- Theatrical poster
- Directed by: Nathan Deming
- Written by: Nathan Deming Lawrie Doran
- Produced by: Harry Cherniak Nathan Deming Lawrie Doran
- Starring: Scott Hennelly Tyler Esselman William Walton Pete Schwaba
- Cinematography: Mark Khalife
- Edited by: Astrid Carlen-Helmer
- Music by: Andrea Boccadoro
- Distributed by: MPX Films
- Release date: 2018;
- Running time: 94 minutes
- Country: United States
- Language: English

= Speaking in Tongues (2018 film) =

Speaking in Tongues is a 2018 American independent drama film written and directed by Nathan Deming and co-written by Lawrie Doran. The film follows Jake, a socially isolated college student in Eau Claire, Wisconsin, who converts to Christianity following the death of his mother and joins an evangelism internship in Chicago. As Jake becomes immersed in a highly structured religious environment, he begins to question his beliefs. The film premiered at the Austin Film Festival and was later acquired for distribution by MPX Films.

== Plot ==

Jake (Scott Hennelly) is a bright but socially isolated college student living in Eau Claire, Wisconsin. After the death of his mother, Jake converts to evangelical Christianity, is baptized, and joins a local church. The experience gives him a renewed sense of hope and belonging, though he continues to struggle with loneliness and difficulty forming relationships at college.

Jake's pastor encourages him to join an evangelism internship in Chicago, a summer program focused on helping establish a new church. Although Jake's father is skeptical of the decision, he ultimately allows Jake to go. Upon arriving in Chicago, Jake is introduced to a highly structured environment alongside five other interns. The group follows a demanding routine of worship, training, and personal accountability.

Initially, Jake feels out of place among the other interns, many of whom are lifelong Christians with deep familiarity with scripture. Over time, however, he becomes more confident and is gradually accepted into the group, forming close friendships and gaining a stronger sense of community. As the summer progresses, Jake begins participating in street evangelism, where he encounters a wide range of beliefs and perspectives on faith.

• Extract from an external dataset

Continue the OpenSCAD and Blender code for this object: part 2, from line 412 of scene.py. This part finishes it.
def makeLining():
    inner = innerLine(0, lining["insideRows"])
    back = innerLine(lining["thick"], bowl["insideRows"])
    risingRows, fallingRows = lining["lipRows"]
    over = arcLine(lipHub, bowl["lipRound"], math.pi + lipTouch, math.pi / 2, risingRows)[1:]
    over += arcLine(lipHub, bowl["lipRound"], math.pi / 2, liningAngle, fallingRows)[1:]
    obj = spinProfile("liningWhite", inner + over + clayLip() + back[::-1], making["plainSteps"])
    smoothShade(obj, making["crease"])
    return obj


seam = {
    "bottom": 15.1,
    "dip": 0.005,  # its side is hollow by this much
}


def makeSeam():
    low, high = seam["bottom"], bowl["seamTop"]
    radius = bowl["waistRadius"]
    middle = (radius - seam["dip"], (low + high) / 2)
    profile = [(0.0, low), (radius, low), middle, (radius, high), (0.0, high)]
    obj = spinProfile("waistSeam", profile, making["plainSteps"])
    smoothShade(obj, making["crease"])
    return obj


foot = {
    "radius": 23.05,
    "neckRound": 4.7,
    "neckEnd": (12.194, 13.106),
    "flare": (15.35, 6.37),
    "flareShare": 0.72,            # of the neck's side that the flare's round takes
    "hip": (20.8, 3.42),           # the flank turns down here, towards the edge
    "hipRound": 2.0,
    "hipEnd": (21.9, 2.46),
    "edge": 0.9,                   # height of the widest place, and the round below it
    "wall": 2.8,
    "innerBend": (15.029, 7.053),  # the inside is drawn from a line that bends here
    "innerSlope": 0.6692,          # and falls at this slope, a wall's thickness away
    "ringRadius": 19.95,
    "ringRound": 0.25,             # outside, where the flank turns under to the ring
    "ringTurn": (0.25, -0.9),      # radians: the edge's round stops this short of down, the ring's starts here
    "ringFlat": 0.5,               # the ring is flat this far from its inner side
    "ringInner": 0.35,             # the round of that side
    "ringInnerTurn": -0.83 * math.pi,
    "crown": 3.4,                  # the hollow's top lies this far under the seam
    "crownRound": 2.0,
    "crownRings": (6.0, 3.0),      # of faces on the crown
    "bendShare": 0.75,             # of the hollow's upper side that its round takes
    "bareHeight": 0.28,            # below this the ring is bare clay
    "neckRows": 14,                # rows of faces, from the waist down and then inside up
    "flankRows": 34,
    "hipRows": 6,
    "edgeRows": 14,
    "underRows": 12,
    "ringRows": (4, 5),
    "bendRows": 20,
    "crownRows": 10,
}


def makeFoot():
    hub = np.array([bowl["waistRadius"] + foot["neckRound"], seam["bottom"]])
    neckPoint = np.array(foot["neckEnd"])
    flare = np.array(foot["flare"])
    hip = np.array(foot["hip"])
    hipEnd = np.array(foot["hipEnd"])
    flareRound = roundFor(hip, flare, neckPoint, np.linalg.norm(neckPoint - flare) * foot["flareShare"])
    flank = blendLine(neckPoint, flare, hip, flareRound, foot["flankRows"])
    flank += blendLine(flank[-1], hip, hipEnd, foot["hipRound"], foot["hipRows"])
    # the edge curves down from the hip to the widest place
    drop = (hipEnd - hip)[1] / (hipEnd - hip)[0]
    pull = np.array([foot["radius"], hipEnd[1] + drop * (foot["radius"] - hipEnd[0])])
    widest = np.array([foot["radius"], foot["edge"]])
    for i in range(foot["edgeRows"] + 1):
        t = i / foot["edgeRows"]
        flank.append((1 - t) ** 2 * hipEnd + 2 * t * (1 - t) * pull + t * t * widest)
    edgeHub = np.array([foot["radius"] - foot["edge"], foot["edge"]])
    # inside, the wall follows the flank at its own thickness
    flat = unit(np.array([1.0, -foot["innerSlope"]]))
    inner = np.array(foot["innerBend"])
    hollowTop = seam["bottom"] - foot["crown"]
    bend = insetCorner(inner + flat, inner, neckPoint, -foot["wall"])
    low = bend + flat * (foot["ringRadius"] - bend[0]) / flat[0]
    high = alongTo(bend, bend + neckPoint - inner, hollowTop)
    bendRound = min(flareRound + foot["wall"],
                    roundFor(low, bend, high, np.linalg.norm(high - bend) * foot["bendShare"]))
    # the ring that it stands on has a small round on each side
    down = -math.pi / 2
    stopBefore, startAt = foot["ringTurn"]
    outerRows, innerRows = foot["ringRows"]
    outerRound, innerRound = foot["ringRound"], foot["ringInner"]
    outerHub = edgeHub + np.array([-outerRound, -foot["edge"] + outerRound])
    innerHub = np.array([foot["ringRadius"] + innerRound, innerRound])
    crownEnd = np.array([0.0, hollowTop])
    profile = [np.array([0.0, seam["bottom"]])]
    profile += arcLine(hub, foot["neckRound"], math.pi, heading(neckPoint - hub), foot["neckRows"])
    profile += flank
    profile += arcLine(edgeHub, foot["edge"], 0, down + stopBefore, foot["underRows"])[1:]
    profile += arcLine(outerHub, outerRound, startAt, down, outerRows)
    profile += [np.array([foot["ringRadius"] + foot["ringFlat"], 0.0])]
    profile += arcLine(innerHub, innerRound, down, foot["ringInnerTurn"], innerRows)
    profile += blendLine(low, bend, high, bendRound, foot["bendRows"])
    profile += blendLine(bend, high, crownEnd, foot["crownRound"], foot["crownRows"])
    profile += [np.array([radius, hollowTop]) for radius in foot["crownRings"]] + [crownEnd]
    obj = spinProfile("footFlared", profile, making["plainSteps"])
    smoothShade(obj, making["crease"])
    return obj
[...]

As the summer continues, Jake becomes increasingly committed to his faith and grows particularly focused on speaking in tongues and the urgency of saving those he considers lost. At the same time, he begins to encounter aspects of the church's beliefs and practices that he had not previously been aware of, including harsher views toward outsiders and dissent. Confronted with these contradictions, Jake starts to question the framework provided by his pastor and recognizes the need to determine for himself what he truly believes.

== Cast ==

- Scott Hennelly as Jake
- Tyler Esselman as Pastor Eli Daniels
- William Walton as Philip
- Sedra as Drew
- William French as Brad
- Pete Schwaba as Dan Fogelman
- Charlie Lubeck as Sparks (Justin)
- Barbara Malangoni as Aunt Carol
- Keith Kelly as Uncle Max
- Peter Nerad as Dad
- Kelsey Risher as Sarah Daniels

== Production ==

Speaking in Tongues was developed as an independent feature following Deming's London Film School short film about the subject that played at the Edinburgh International Film Festival with the plot being described as a "coming of atheism" film. The screenplay was co-written by Deming and Lawrie Doran. Production took place primarily in Chicago, Illinois with winter scenes filmed in Eau Claire, Wisconsin.

== Release ==

The film premiered at the Austin Film Festival in 2018, where it screened as part of the narrative feature competition. In a review following its Austin Film Festival premiere, the online review outlet Film Daze described the film as "a quiet and restrained examination of evangelical culture", noting its focus on the pressures placed on young believers and the gradual emergence of doubt rather than overt critique. It was distributed online in 2020 by MPX Films and Alarm Pictures.